**WRITTEN EXERCISE:** Repeat the lines of the data that follow, please, starting at the first and stopping after the one with "import math".

___ DATA SECTION

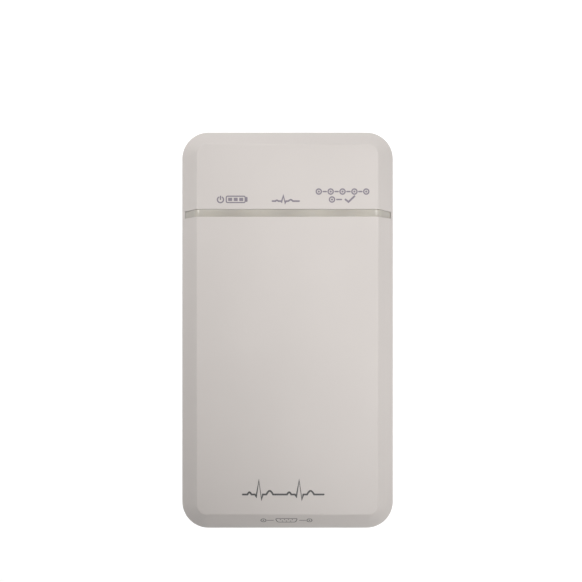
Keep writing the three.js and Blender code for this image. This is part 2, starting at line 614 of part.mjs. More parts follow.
piece('jackscrew_right', jackscrew(JACK_X), nickel);
piece('jack_nut_left', jackNut(-JACK_X), nickel);
piece('jack_nut_right', jackNut(JACK_X), nickel);
// left cell: positive end towards the top end; right cell the other way round
const nubLeft = BAY_Y1 - CONTACT_T - DIMPLE;
const nubRight = BAY_Y0 + CONTACT_T + DIMPLE;
piece('battery_cell_left', cell(-CELL_X, nubLeft, 1), cellSkin);
piece('battery_cell_right', cell(CELL_X, nubRight, -1), cellSkin);
piece('link_contact', link(), nickel);
piece('positive_contact', contact(-CELL_X, true), nickel);
piece('negative_contact', contact(CELL_X, false), nickel);
piece('battery_spring_left', coil(-CELL_X, BAY_Y0 + CONTACT_T, nubLeft - CELL_L), nickel);
piece('battery_spring_right', coil(CELL_X, BAY_Y1 - CONTACT_T, nubRight + CELL_L), nickel);

export default part;
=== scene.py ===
import math

import bpy
import bmesh
from mathutils import Matrix, Vector
from mathutils.geometry import tessellate_polygon


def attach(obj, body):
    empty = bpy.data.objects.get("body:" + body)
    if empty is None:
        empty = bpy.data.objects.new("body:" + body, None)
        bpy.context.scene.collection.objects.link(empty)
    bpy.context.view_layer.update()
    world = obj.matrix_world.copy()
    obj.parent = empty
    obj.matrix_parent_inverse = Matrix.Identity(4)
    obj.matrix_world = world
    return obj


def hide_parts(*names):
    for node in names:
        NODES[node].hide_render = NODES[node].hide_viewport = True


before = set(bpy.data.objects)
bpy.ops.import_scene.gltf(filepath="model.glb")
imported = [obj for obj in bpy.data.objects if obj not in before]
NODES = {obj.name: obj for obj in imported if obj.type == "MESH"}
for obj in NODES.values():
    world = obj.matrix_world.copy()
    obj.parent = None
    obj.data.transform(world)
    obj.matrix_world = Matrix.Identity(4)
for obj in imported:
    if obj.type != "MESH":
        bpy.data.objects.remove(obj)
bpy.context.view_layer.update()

sc = bpy.context.scene

# ------------------------------------------------------------------ dimensions, in millimetres

W, L, R_CORNER = 80.0, 150.0, 10.0
Z_BACK, Z_PART, Z_FACE, WALL = 1.0, 14.5, 29.0, 2.2
CH_LAT, CH_DROP, R_SHOULDER, R_BACK = 5.2, 5.0, 3.6, 3.2
THETA = math.atan2(CH_DROP, CH_LAT)
NORMAL = THETA                                     # tilt of the chamfer's normal from +Z
SHOULDER_LAT = R_SHOULDER * (1 - math.sin(THETA))
MARGIN = CH_LAT + SHOULDER_LAT
HALF_FACE = W / 2 - MARGIN
R_FACE_EDGE = 0.85

BAR_Y0, BAR_Y1, BAR_SUNK, BAR_DEPTH, BAR_RUN, BAR_TAPER = 41.83, 44.6, 0.3, 1.2, 7.2, 0.15
GROOVE_GAP, GROOVE_DEPTH, GROOVE_RUN = 0.02, 1.3, 7.25
BAR_RUN_LEFT, GROOVE_RUN_LEFT = 6.68, 6.74           # the bar sits a touch to the left in its groove
LAMP_X = (-20.4, 0.0, 20.4)

COVER_SCREWS = ((-32.5, 66), (32.5, 66), (-32.5, -66), (32.5, -66))
BOARD_SCREWS = ((-31, 50), (31, 50), (-31, -50), (31, -50))
FEET = {"foot_top_left": (-31, 52), "foot_top_right": (31, 52), "foot_bottom_left": (-31, -52), "foot_bottom_right": (31, -52)}

SOCKET_Z, POCKET_HW, POCKET_HH = 13.3, 21.75, 8.3
PANEL_Y0, PANEL_Y1, PANEL_HW, PANEL_HH = -68.4, -66.8, 23.0, 9.2
FLANGE_HW, FLANGE_HH, FLANGE_T = 19.57, 6.275, 1.0
SHELL_HW, SHELL_HH, SHELL_T, SHELL_TIP = 12.33, 3.95, 0.4, -72.9
JACK_X, PIN_PITCH, PIN_ROW = 16.66, 2.77, 1.42

BAY_HW, BAY_Y0, BAY_Y1, BAY_Z1, BAY_WALL = 15.4, 12.0, 70.0, 18.2, 1.4
CELL_R, CELL_L, CELL_X, CELL_Z = 7.25, 50.5, 7.7, 10.45

DOOR_HW, DOOR_Y0, DOOR_T, TONGUE, DOOR_LIP_Z, DOOR_GAP = 20.0, 9.0, 1.8, 1.5, 9.0, 0.2
KEY_Y, KEY_Z, KEY_L, KEY_H, KEY_GAP = 23.0, 18.0, 14.0, 4.6, 0.22

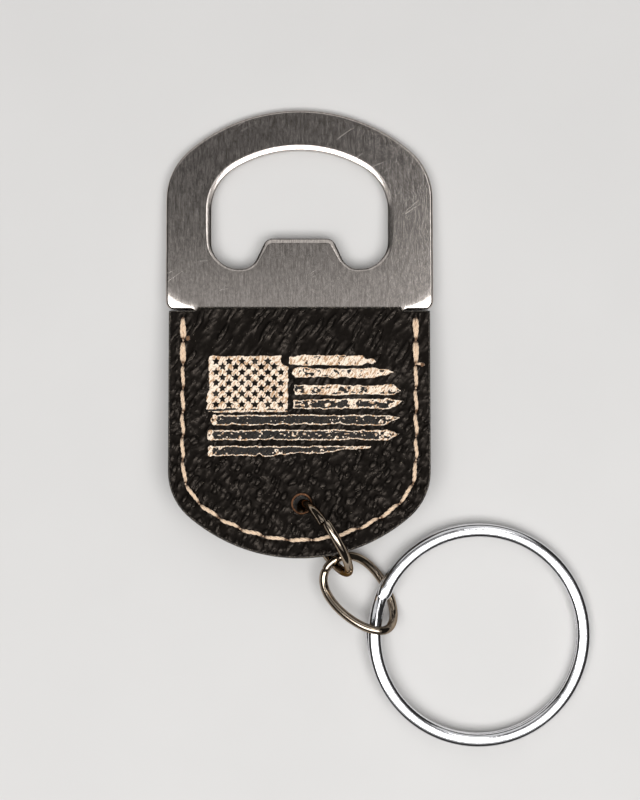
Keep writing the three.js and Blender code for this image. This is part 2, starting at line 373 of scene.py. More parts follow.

______

**REPLY:**
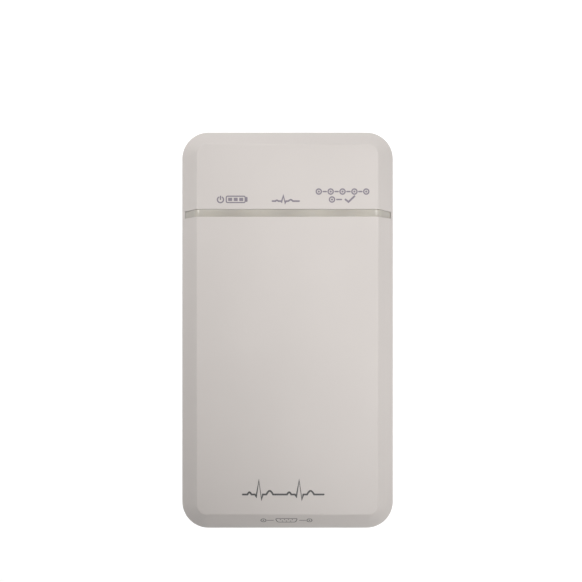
Keep writing the three.js and Blender code for this image. This is part 2, starting at line 614 of part.mjs. More parts follow.
piece('jackscrew_right', jackscrew(JACK_X), nickel);
piece('jack_nut_left', jackNut(-JACK_X), nickel);
piece('jack_nut_right', jackNut(JACK_X), nickel);
// left cell: positive end towards the top end; right cell the other way round
const nubLeft = BAY_Y1 - CONTACT_T - DIMPLE;
const nubRight = BAY_Y0 + CONTACT_T + DIMPLE;
piece('battery_cell_left', cell(-CELL_X, nubLeft, 1), cellSkin);
piece('battery_cell_right', cell(CELL_X, nubRight, -1), cellSkin);
piece('link_contact', link(), nickel);
piece('positive_contact', contact(-CELL_X, true), nickel);
piece('negative_contact', contact(CELL_X, false), nickel);
piece('battery_spring_left', coil(-CELL_X, BAY_Y0 + CONTACT_T, nubLeft - CELL_L), nickel);
piece('battery_spring_right', coil(CELL_X, BAY_Y1 - CONTACT_T, nubRight + CELL_L), nickel);

export default part;
=== scene.py ===
import math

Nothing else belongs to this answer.